Leslie Frias sued Steven Carter, her son’s aide at school, claiming he encouraged her son to take marijuana instead of his medication.
Carter is no longer employed by the Perris Union High School District.
Frias sued Carter for intentional and negligent infliction of emotional distress.
She also sued the school district alleging they violated California Education Code Section 220, which prohibits discrimination.
Frias’ son ran away and threatened suicide because he was smoking marijuana, which interfered with his medication, Frias alleged.
Despite her cause of intentional infliction of emotional distress, Frias never actually alleged that Carter gave Frias’ son marijuana with the intent to distress her, Carter argued. The court agreed, and granted Carter’s demurrer against that cause.
To win on the bystander theory of negligent infliction of emotional distress, the plaintiff must have been at the scene of the injury-producing event. Because Frias was not at the Jack in the Box when she alleges the injury-producing event occurred, and she came to believe months later that Carter gave Frias marijuana, the court found that Frias did not have a case of negligent infliction.

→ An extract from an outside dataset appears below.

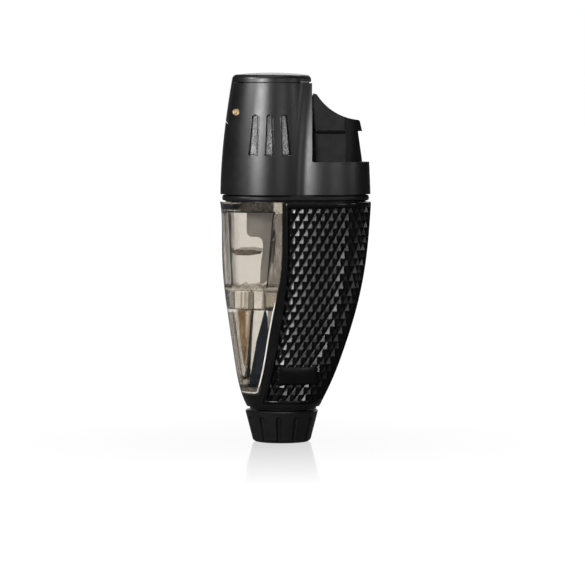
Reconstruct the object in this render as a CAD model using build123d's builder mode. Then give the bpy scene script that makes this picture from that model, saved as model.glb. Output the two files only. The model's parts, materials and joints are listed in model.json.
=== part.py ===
"""Pocket jet lighter: flip lid, thumb trigger, see-through fuel tank, knob at the foot.

Millimetres, +Z up. The origin is the centre of the adjuster knob's flat foot. +X points to
the trigger, -X to the lid's hinge, and the lighter's two broad sides face -Y and +Y.
"""
from build123d import *
import math
import os

os.makedirs("parts", exist_ok=True)

# ---- Driving dimensions: heights ----
knob_top = 7.1
body_bottom = 7.9
body_top = 52.9
head_bottom = 54.5
band_top = 61.6
head_top = 78.8
lid_seam = 0.25
lid_top = 81.1

# ---- Driving dimensions: the body's egg-shaped plan at each station ----
# height, frontmost x, rearmost x, radius of the front end, radius of the rear end
stations = [
    (body_bottom, -7.70, 8.35, 7.85, 7.80),
    (13.4, -9.60, 11.04, 8.50, 7.80),
    (20.0, -10.70, 13.58, 9.00, 7.80),
    (28.8, -11.98, 16.32, 9.60, 7.95),
    (39.8, -13.07, 18.53, 10.15, 8.30),
    (body_top, -13.57, 19.67, 10.40, 8.60),
]
grip_depth = 1.8        # how far the grip and the rails are let into the body
tank_wall = 2.0
seam = 0.06             # hairline gap between neighbouring covers

# ---- Driving dimensions: head ----
# height, centre x and radius of the round barrel; then the same for the rear lobe's ellipse
barrel = [(head_bottom, -2.98, 10.50), (62.0, -2.85, 10.31), (70.0, -2.60, 9.75), (lid_top, -2.20, 8.45)]
lobe = [(head_bottom, 8.60, 10.92, 8.70), (band_top, 8.45, 10.78, 8.30), (lid_top, 7.50, 10.00, 4.60)]
head_wall = 1.5
barrel_back = 6.66      # flat back of the barrel, where the trigger slides
pin_x, pin_z, pin_r = -9.95, 72.5, 0.82
slot_half = 3.4         # half width of the slot for the lid's arm
arm_gap = 0.2           # side gap between the arm and its slot
arm_end_r = 3.05        # the arm's lower end is round about the pin

# ---- Driving dimensions: mechanism ----
burner_x = -2.3
valve_x = -4.7
piezo_x = 11.5
trigger_travel = 4.0
skirt_bottom = 56.4 + trigger_travel    # the skirt stops just above the floor plate
lever_x, lever_z = 2.4, 56.45
plate_top = 55.3        # top of the chassis plate


def save(builder, name):
    """Label a finished piece and write its STEP file."""
    builder.part.label = name
    export_step(builder.part, f"parts/{name}.step")


def egg(height, station, inset=0.0):
    """Level face between two circles and their common tangent lines."""
    front_x, back_x, front_r, back_r = station
    front_centre, back_centre = front_x + front_r, back_x - back_r
    tilt = math.asin((front_r - back_r) / (back_centre - front_centre))
    near, far = front_r - inset, back_r - inset
    front = (front_centre + near * math.sin(tilt), near * math.cos(tilt))
    back = (back_centre + far * math.sin(tilt), far * math.cos(tilt))
    with BuildSketch(Plane.XY.offset(height)) as outline:
        with BuildLine():
            Line(front, back)
            ThreePointArc(back, (back_centre + far, 0), (back[0], -back[1]))
            Line((back[0], -back[1]), (front[0], -front[1]))
            ThreePointArc((front[0], -front[1]), (front_centre - near, 0), front)
        make_face()
    return outline.sketch


def body_solid(inset=0.0):
    """The whole body's outer form, drawn in by an even inset."""
    with BuildPart() as solid:
        loft([egg(height, station, inset).face() for height, *station in stations])
    return solid.part


def barrel_solid(inset=0.0):
    """The head's round barrel, from its bottom edge up past the lid."""
    with BuildPart() as solid:
        for height, centre, radius in barrel:
            with BuildSketch(Plane.XY.offset(height)):
                with Locations((centre, 0)):
                    Circle(radius - inset)
        loft()
    return solid.part


def lobe_solid(inset=0.0):
    """The head's rear lobe, from its bottom edge up past the lid."""
    with BuildPart() as solid:
        for height, centre, half_length, half_depth in lobe:
            with BuildSketch(Plane.XY.offset(height)):
                with Locations((centre, 0)):
                    Ellipse(half_length - inset, half_depth - inset)
        loft()
    return solid.part


def block(x_range, y_range, z_range):
    """Box between two opposite corners, as a separate solid."""
    (x0, x1), (y0, y1), (z0, z1) = x_range, y_range, z_range
    with BuildPart() as solid:
        with Locations(((x0 + x1) / 2, (y0 + y1) / 2, (z0 + z1) / 2)):
            Box(x1 - x0, y1 - y0, z1 - z0)
    return solid.part


def upright(x, radius, low, high, y=0.0):
    """Vertical cylinder between two heights, as a separate solid."""
    with BuildPart() as solid:
        with BuildSketch(Plane.XY.offset(low)):
            with Locations((x, y)):
                Circle(radius)
        extrude(amount=high - low)
    return solid.part


def cross_rod(x, z, radius, half_width):
    """Cylinder along Y, centred on the middle plane, as a separate solid."""
    with BuildPart() as solid:
        with BuildSketch(Plane.XZ):
            with Locations((x, z)):
                Circle(radius)
        extrude(amount=half_width, both=True)
    return solid.part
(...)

Education Code Section 220, which Frias alleged the school district violated, states that no person shall be subjected to discrimination based on disability, gender, nationality, race, sexual orientation, religion and other decided characteristics.
To prove that claim, Frias needed to prove that Carter harassed her son, which she failed to do, the ruling stated.
“(T)he alleged fact that Carter gave (the son) marijuana and instructed him to take it instead of his prescribed medication is not indicative of harassment or discrimination on the basis of his disability,” Firetag wrote.
Prior amended complaints filed by Frias alleged negligence, Americans with Disabilities Act violations and civil rights violations.
Case No. RIC2003837.
The Law Office of Jan T. Aune represented Frias.
Daniel Ferris and Maria Aarvig of Aarvig & Associates represented the school district.